Übers Sterben wird sehr viel geredet und geschrieben.
Dazu gehört auch der Standardsatz: «Ich habe nicht Angst vor dem Tod. Ich habe Angst vor dem Sterben.» Völlig zu Recht. Aber eigentlich können wir mit dem Tod nicht umgehen. Der Tod lässt sich technisch auch nicht hintergehen. Beim Sterben hat sich viel getan. Gerade in der Schweiz haben wir ein viel besseres Verständnis dafür als beispielsweise in Deutschland. Passive Sterbehilfe in Deutschland? Das können Sie vergessen. Ich mag es, dass man in der Schweiz pragmatisch ist.

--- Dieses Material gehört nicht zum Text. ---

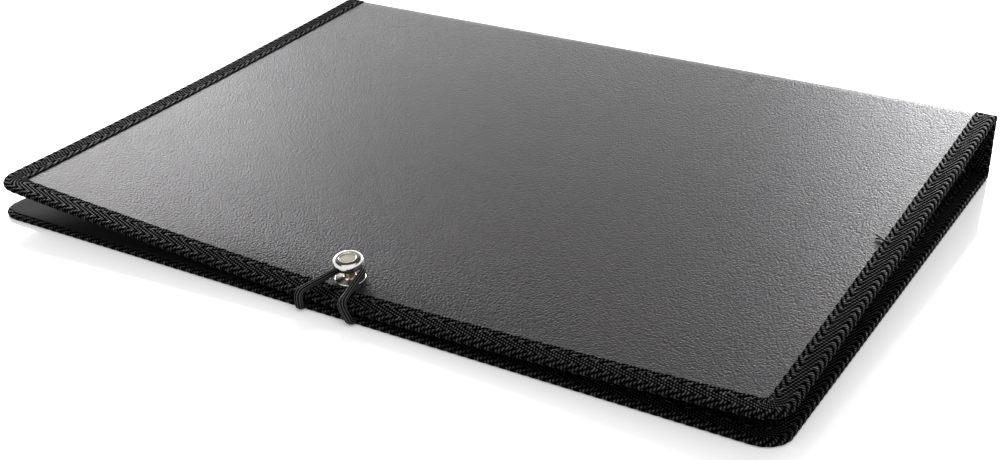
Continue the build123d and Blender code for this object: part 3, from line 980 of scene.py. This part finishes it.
def set_values(node, values):
    """Sets a node's inputs by name. A value that is a socket is linked."""
    for name, value in values.items():
        if isinstance(value, bpy.types.NodeSocket):
            node.id_data.links.new(value, node.inputs[name])
        else:
            node.inputs[name].default_value = value


def scaled(colour, share):
    """A colour, darker or lighter."""
    return tuple(share * value for value in colour)


def new_node(tree, kind, values=None, **settings):
    """A node with its settings and input values."""
    node = tree.nodes.new(kind)
    for name, value in settings.items():
        setattr(node, name, value)
    set_values(node, values or {})
    return node


def new_group(name, inputs, outputs):
    """A shader node group with its sockets, its input node and its output node."""
    group = bpy.data.node_groups.new(name, "ShaderNodeTree")
    for socket, kind, value in inputs:
        made = group.interface.new_socket(name=socket, in_out="INPUT", socket_type=kind)
        if value is not None:
            made.default_value = value
    for socket in outputs:
        group.interface.new_socket(name=socket, in_out="OUTPUT", socket_type="NodeSocketFloat")
    return group, group.nodes.new("NodeGroupInput"), group.nodes.new("NodeGroupOutput")


def calculate(tree, operation, *values):
    """A math node. Each value is a number or a socket."""
    return new_node(tree, "ShaderNodeMath", dict(enumerate(values)), operation=operation).outputs[0]


def waves(tree, phase):
    """Between 0 and 1: up and down once for each 1 of the phase, with 1 at whole numbers."""
    wave = calculate(tree, "COSINE", calculate(tree, "MULTIPLY", phase, 2 * math.pi))
    return calculate(tree, "MULTIPLY_ADD", wave, 0.5, 0.5)


def swells(tree, phase):
    """Between 0 and 1: one swelling for each 1 of the phase, with 0 at whole numbers."""
    return calculate(tree, "ABSOLUTE", calculate(tree, "SINE", calculate(tree, "MULTIPLY", phase, math.pi)))


def use_group(tree, group, values):
    """A group placed in a material."""
    return new_node(tree, "ShaderNodeGroup", values, node_tree=group)


def grain_group():
    """Fine pebble grain of moulded sheet: a height and a mask of its hollows."""
    found = bpy.data.node_groups.get("pebble grain")
    if found:
        return found
    group, given, out = new_group(
        "pebble grain",
        [("Vector", "NodeSocketVector", None), ("Scale", "NodeSocketFloat", 1250.0)],
        ["Height", "Hollows"])
    at, scale = given.outputs["Vector"], given.outputs["Scale"]
    bend = new_node(group, "ShaderNodeTexNoise", {"Scale": 900.0, "Detail": 2.0, "Vector": at})
    shift = new_node(
        group, "ShaderNodeVectorMath", {0: bend.outputs["Color"], 1: (0.6 * mm, 0.6 * mm, 0.6 * mm), 2: at},
        operation="MULTIPLY_ADD")
    cells = new_node(group, "ShaderNodeTexVoronoi", feature="SMOOTH_F1")
    set_values(cells, {"Randomness": 1.0, "Smoothness": 0.6, "Vector": shift.outputs[0], "Scale": scale})
    fine = new_node(group, "ShaderNodeTexNoise", {
        "Detail": 2.0, "Roughness": 0.55, "Vector": at, "Scale": calculate(group, "MULTIPLY", scale, 1.3)})
    hollows = cells.outputs["Distance"]
    dome = calculate(group, "SUBTRACT", 1.0, hollows)
    height = calculate(group, "MULTIPLY_ADD", fine.outputs[0], 0.7, dome)
    set_values(out, {"Height": height, "Hollows": hollows})
    return group


def weave_group():
    """Herringbone weave, drawn by the distance along and across the tape."""
    found = bpy.data.node_groups.get("herringbone weave")
    if found:
        return found
    weave = bpy.context.scene.folder_weave
    face = bpy.context.scene.folder_shape.tape_face
    width = float(tape_profile(face)[1][-1])
    group, given, out = new_group(
        "herringbone weave", [("Along and across", "NodeSocketVector", None)], ["Height", "Glints"])

    def value(operation, *inputs):
        return calculate(group, operation, *inputs)

    parts = new_node(group, "ShaderNodeSeparateXYZ", {0: given.outputs[0]})
    along, across = parts.outputs[0], parts.outputs[1]
    margin = value("MINIMUM", across, value("SUBTRACT", width, across))
    first, middle, last = weave.rib_slopes
    ran = value("MULTIPLY", margin, (first + last) / 2)
    for change, line in zip((middle - first, last - middle), weave.rib_turns):
        past = value("SUBTRACT", margin, line)
        soft = value("SQRT", value("MULTIPLY_ADD", past, past, weave.turn_softness**2))
        ran = value("MULTIPLY_ADD", soft, change / 2, ran)
    phase = value("DIVIDE", value("SUBTRACT", along, ran), weave.rib_pitch)
    number = value("FLOOR", value("ADD", phase, 0.5))
    floats = value("MULTIPLY_ADD", number, 0.5, value("DIVIDE", along, weave.float_length))
    height = value("MULTIPLY", waves(group, phase), value("POWER", swells(group, floats), 1.8))
    cell = new_node(group, "ShaderNodeCombineXYZ", {0: number, 1: value("FLOOR", floats)})
    chance = new_node(group, "ShaderNodeTexWhiteNoise", {"Vector": cell.outputs[0]}, noise_dimensions="3D")
    chosen = value("MULTIPLY_ADD", value("POWER", chance.outputs["Value"], 3.0), 0.4, 0.6)
    glints = value("MULTIPLY", chosen, value("POWER", height, 1.6))
    set_values(out, {"Height": height, "Glints": glints})
    return group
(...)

Wir haben über das Sterben und den Tod gesprochen. Was ist der Sinn des Lebens?
(denkt lange nach) Langes Schweigen … Wenn ich das wüsste, würde ich nicht mehr arbeiten.

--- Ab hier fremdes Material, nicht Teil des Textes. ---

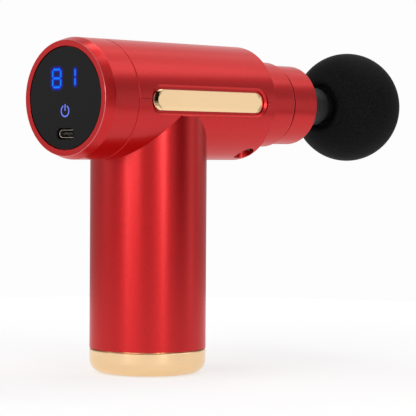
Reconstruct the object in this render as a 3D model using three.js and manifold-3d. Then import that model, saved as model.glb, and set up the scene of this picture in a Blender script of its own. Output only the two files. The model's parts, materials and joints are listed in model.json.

  • Mike Müller live erleben: «Erbsache – Heinzer gegen Heinzer gegen Heinzer», Daten und Orte auf mike-mueller.ch
  • Was fester Bestandteil von Mike Müllers Alltag ist und wovon er nicht genug gekommen kann, erfahren Sie im Video auf zeitlupe.ch/5-fragen.
© Ethan Oelman

Zur Person

Mike Müller, am 25. Oktober 1963 in Grenchen SO geboren, parodierte bereits in der Primarschule Lehrer, «ohne dass sie es gemerkt haben». Er studierte an der Universität Zürich Philosophie. 1983 gründete er mit Freunden die «Jugendtheatergruppe Olten». In den 90ern begann er in der freien Szene in Zürich Theater zu spielen und engagierte er sich beim Casinotheater Winterthur. Zusammen mit Viktor Giacobbo war er von 2008 bis 2016 Gastgeber der wöchentlichen Late Night Show «Giacobbo/Müller» auf SRF 1. In sieben Staffeln spielte er in der erfolgreichsten SRF-Krimiserie «Der Bestatter» die Hauptrolle Luc Conrad. Er lebt zusammen mit seiner Partnerin in Zürich.